Repeat, line for line, the entries printed below.

[Object modeling scripts]

-.-.-

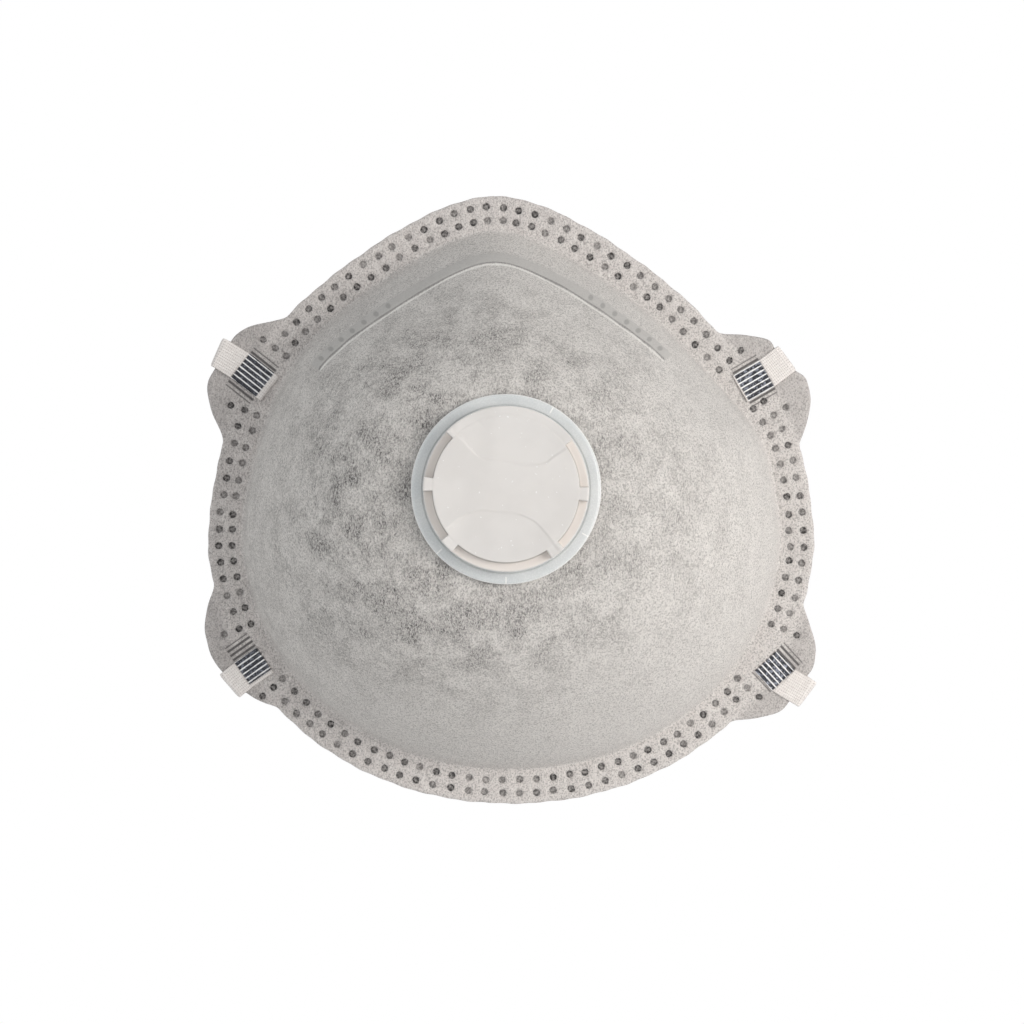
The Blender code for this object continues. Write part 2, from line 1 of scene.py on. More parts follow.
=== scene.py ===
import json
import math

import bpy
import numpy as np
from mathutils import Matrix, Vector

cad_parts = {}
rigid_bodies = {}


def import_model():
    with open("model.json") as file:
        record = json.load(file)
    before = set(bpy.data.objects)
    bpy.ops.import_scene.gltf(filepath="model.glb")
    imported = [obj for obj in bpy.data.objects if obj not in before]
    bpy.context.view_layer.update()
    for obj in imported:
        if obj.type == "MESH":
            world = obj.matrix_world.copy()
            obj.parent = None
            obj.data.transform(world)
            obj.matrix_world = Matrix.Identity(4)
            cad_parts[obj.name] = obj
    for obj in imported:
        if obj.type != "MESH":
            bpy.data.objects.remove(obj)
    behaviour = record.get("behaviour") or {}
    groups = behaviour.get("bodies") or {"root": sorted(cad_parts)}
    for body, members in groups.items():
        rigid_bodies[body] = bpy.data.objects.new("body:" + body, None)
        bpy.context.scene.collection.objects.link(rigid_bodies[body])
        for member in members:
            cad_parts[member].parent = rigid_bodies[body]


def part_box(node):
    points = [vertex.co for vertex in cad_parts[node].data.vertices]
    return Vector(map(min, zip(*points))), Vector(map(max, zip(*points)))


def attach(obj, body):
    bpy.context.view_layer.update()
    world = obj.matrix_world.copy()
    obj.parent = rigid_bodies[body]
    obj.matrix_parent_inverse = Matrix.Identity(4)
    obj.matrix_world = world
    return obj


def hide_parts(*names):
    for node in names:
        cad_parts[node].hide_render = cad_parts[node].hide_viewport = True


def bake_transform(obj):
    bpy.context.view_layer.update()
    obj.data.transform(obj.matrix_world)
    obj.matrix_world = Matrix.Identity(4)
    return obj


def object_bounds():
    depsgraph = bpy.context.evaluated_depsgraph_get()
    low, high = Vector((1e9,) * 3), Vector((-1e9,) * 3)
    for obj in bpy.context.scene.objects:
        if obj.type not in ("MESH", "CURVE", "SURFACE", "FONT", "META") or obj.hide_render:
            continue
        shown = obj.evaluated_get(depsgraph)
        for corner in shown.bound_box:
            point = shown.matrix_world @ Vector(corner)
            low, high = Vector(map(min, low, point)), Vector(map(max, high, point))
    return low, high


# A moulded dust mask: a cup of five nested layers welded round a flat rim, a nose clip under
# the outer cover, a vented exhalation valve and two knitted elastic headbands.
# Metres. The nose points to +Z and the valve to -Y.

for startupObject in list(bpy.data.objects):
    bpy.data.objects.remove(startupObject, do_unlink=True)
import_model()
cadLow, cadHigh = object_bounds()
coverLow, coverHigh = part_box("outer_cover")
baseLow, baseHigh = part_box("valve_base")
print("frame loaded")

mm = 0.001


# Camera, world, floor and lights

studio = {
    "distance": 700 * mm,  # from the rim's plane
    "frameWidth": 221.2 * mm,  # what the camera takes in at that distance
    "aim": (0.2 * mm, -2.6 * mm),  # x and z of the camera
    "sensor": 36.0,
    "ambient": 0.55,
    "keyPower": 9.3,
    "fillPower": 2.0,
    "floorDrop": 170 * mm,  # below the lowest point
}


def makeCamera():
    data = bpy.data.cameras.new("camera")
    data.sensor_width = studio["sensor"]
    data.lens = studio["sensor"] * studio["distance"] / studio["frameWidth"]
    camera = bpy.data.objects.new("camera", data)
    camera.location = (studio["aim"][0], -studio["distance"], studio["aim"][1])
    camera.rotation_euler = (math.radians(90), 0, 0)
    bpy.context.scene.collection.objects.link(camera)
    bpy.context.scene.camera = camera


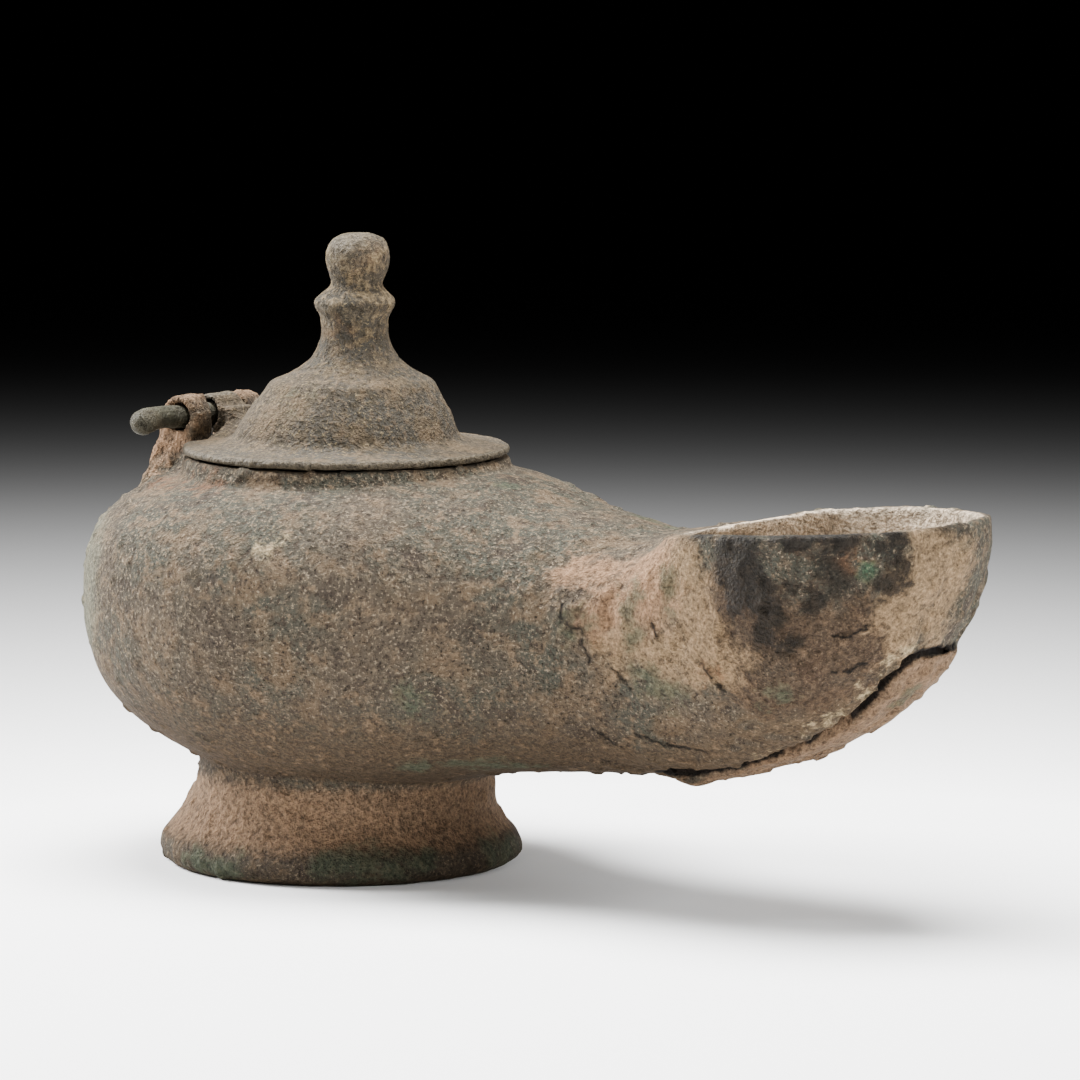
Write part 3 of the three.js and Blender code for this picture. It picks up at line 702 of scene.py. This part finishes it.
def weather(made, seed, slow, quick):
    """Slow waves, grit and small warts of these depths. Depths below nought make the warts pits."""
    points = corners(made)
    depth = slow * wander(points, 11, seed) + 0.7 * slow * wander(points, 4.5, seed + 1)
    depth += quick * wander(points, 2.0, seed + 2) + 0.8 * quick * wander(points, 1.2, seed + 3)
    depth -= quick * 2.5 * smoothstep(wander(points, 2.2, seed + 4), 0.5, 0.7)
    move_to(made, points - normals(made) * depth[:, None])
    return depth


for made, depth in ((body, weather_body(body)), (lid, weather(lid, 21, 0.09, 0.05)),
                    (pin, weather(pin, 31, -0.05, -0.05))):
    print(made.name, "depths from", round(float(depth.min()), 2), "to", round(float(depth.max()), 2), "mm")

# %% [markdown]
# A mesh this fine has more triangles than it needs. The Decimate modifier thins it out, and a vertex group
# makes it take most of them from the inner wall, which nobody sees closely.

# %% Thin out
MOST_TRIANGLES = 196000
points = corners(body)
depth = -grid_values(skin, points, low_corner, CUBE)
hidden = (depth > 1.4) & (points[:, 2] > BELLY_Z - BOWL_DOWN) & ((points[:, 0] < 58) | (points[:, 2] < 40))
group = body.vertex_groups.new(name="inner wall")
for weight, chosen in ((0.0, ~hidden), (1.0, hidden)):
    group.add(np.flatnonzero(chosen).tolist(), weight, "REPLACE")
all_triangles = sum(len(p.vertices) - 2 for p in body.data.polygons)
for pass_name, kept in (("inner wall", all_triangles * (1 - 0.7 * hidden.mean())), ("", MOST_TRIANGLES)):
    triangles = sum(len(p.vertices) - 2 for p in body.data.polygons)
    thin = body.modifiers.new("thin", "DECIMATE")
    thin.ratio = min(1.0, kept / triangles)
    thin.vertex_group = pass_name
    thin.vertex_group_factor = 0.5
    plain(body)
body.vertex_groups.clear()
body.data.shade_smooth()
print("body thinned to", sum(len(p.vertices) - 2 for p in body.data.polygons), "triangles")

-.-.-

## OUTPUT
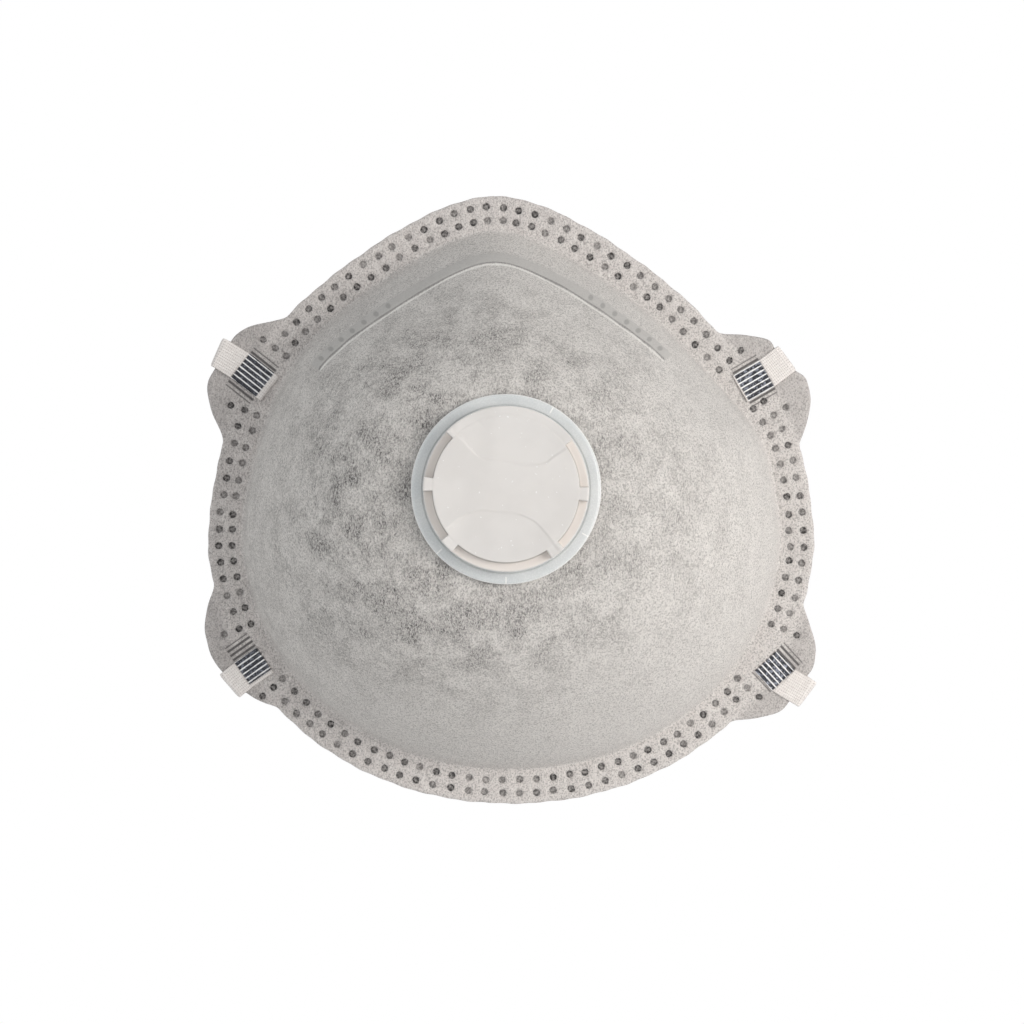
The Blender code for this object continues. Write part 2, from line 1 of scene.py on. More parts follow.
=== scene.py ===
import json
import math

import bpy
import numpy as np
from mathutils import Matrix, Vector

cad_parts = {}
rigid_bodies = {}


def import_model():
    with open("model.json") as file:
        record = json.load(file)
    before = set(bpy.data.objects)
    bpy.ops.import_scene.gltf(filepath="model.glb")
    imported = [obj for obj in bpy.data.objects if obj not in before]
    bpy.context.view_layer.update()
    for obj in imported:
        if obj.type == "MESH":
            world = obj.matrix_world.copy()
            obj.parent = None
            obj.data.transform(world)
            obj.matrix_world = Matrix.Identity(4)
            cad_parts[obj.name] = obj
    for obj in imported:
        if obj.type != "MESH":
            bpy.data.objects.remove(obj)
    behaviour = record.get("behaviour") or {}
    groups = behaviour.get("bodies") or {"root": sorted(cad_parts)}
    for body, members in groups.items():
        rigid_bodies[body] = bpy.data.objects.new("body:" + body, None)
        bpy.context.scene.collection.objects.link(rigid_bodies[body])
        for member in members:
            cad_parts[member].parent = rigid_bodies[body]


def part_box(node):
    points = [vertex.co for vertex in cad_parts[node].data.vertices]
    return Vector(map(min, zip(*points))), Vector(map(max, zip(*points)))


def attach(obj, body):
    bpy.context.view_layer.update()
    world = obj.matrix_world.copy()
    obj.parent = rigid_bodies[body]
    obj.matrix_parent_inverse = Matrix.Identity(4)
    obj.matrix_world = world
    return obj


def hide_parts(*names):
    for node in names:
        cad_parts[node].hide_render = cad_parts[node].hide_viewport = True


def bake_transform(obj):
    bpy.context.view_layer.update()
    obj.data.transform(obj.matrix_world)
    obj.matrix_world = Matrix.Identity(4)
    return obj


def object_bounds():
    depsgraph = bpy.context.evaluated_depsgraph_get()
    low, high = Vector((1e9,) * 3), Vector((-1e9,) * 3)
    for obj in bpy.context.scene.objects:
        if obj.type not in ("MESH", "CURVE", "SURFACE", "FONT", "META") or obj.hide_render:
            continue
        shown = obj.evaluated_get(depsgraph)
        for corner in shown.bound_box:
            point = shown.matrix_world @ Vector(corner)
            low, high = Vector(map(min, low, point)), Vector(map(max, high, point))
    return low, high


# A moulded dust mask: a cup of five nested layers welded round a flat rim, a nose clip under
# the outer cover, a vented exhalation valve and two knitted elastic headbands.
# Metres. The nose points to +Z and the valve to -Y.

for startupObject in list(bpy.data.objects):
    bpy.data.objects.remove(startupObject, do_unlink=True)
import_model()
cadLow, cadHigh = object_bounds()
coverLow, coverHigh = part_box("outer_cover")
baseLow, baseHigh = part_box("valve_base")
print("frame loaded")

mm = 0.001


# Camera, world, floor and lights

studio = {
    "distance": 700 * mm,  # from the rim's plane
    "frameWidth": 221.2 * mm,  # what the camera takes in at that distance
    "aim": (0.2 * mm, -2.6 * mm),  # x and z of the camera
    "sensor": 36.0,
    "ambient": 0.55,
    "keyPower": 9.3,
    "fillPower": 2.0,
    "floorDrop": 170 * mm,  # below the lowest point
}


def makeCamera():
    data = bpy.data.cameras.new("camera")
    data.sensor_width = studio["sensor"]
    data.lens = studio["sensor"] * studio["distance"] / studio["frameWidth"]
    camera = bpy.data.objects.new("camera", data)
    camera.location = (studio["aim"][0], -studio["distance"], studio["aim"][1])
    camera.rotation_euler = (math.radians(90), 0, 0)
    bpy.context.scene.collection.objects.link(camera)
    bpy.context.scene.camera = camera


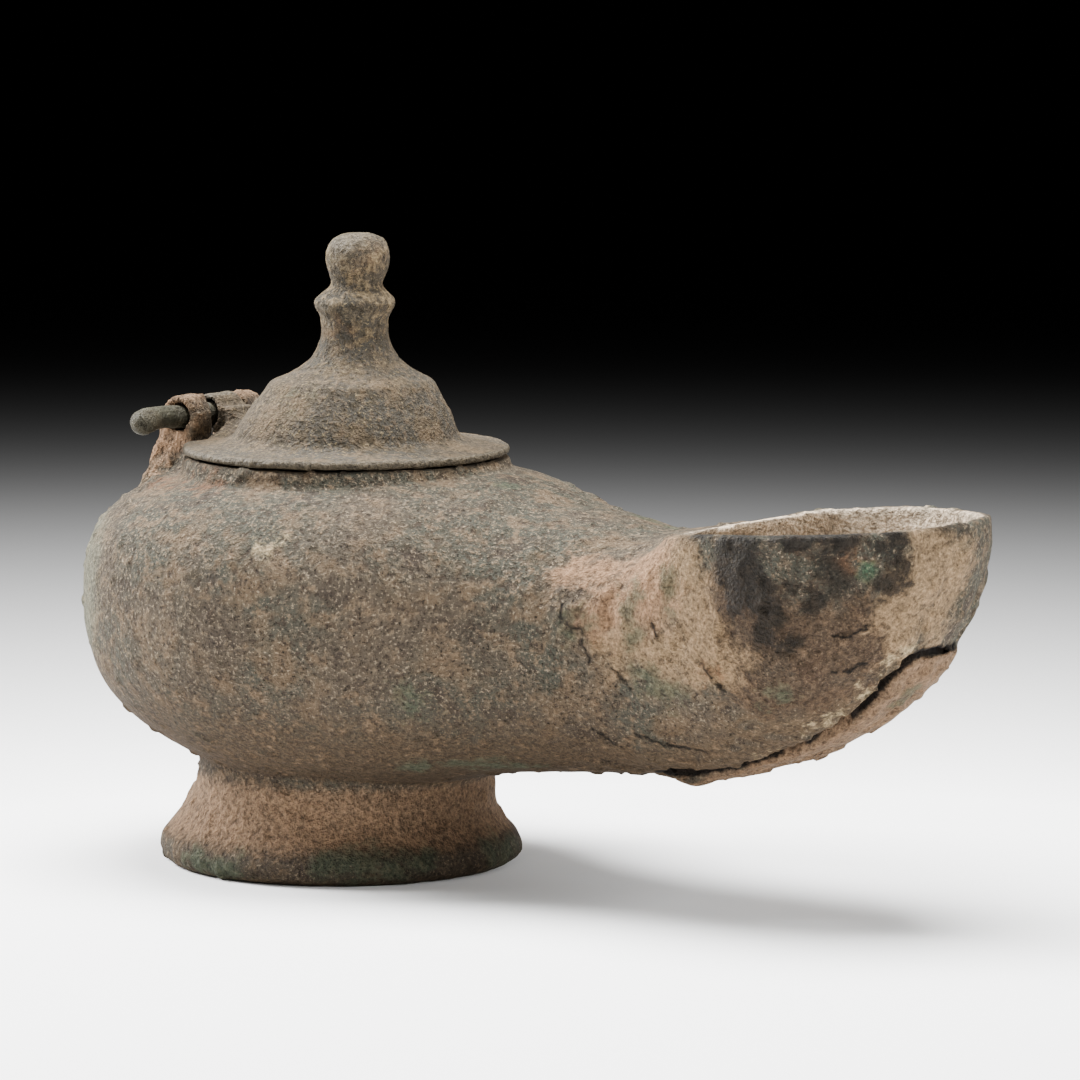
Write part 3 of the three.js and Blender code for this picture. It picks up at line 702 of scene.py. This part finishes it.
def weather(made, seed, slow, quick):
    """Slow waves, grit and small warts of these depths. Depths below nought make the warts pits."""
    points = corners(made)
    depth = slow * wander(points, 11, seed) + 0.7 * slow * wander(points, 4.5, seed + 1)
    depth += quick * wander(points, 2.0, seed + 2) + 0.8 * quick * wander(points, 1.2, seed + 3)
    depth -= quick * 2.5 * smoothstep(wander(points, 2.2, seed + 4), 0.5, 0.7)
    move_to(made, points - normals(made) * depth[:, None])
    return depth


for made, depth in ((body, weather_body(body)), (lid, weather(lid, 21, 0.09, 0.05)),
                    (pin, weather(pin, 31, -0.05, -0.05))):
    print(made.name, "depths from", round(float(depth.min()), 2), "to", round(float(depth.max()), 2), "mm")

# %% [markdown]
# A mesh this fine has more triangles than it needs. The Decimate modifier thins it out, and a vertex group
# makes it take most of them from the inner wall, which nobody sees closely.

# %% Thin out
MOST_TRIANGLES = 196000
points = corners(body)
depth = -grid_values(skin, points, low_corner, CUBE)
hidden = (depth > 1.4) & (points[:, 2] > BELLY_Z - BOWL_DOWN) & ((points[:, 0] < 58) | (points[:, 2] < 40))
group = body.vertex_groups.new(name="inner wall")
for weight, chosen in ((0.0, ~hidden), (1.0, hidden)):
    group.add(np.flatnonzero(chosen).tolist(), weight, "REPLACE")
all_triangles = sum(len(p.vertices) - 2 for p in body.data.polygons)
for pass_name, kept in (("inner wall", all_triangles * (1 - 0.7 * hidden.mean())), ("", MOST_TRIANGLES)):
    triangles = sum(len(p.vertices) - 2 for p in body.data.polygons)
    thin = body.modifiers.new("thin", "DECIMATE")
    thin.ratio = min(1.0, kept / triangles)
    thin.vertex_group = pass_name
    thin.vertex_group_factor = 0.5
    plain(body)
body.vertex_groups.clear()
body.data.shade_smooth()
print("body thinned to", sum(len(p.vertices) - 2 for p in body.data.polygons), "triangles")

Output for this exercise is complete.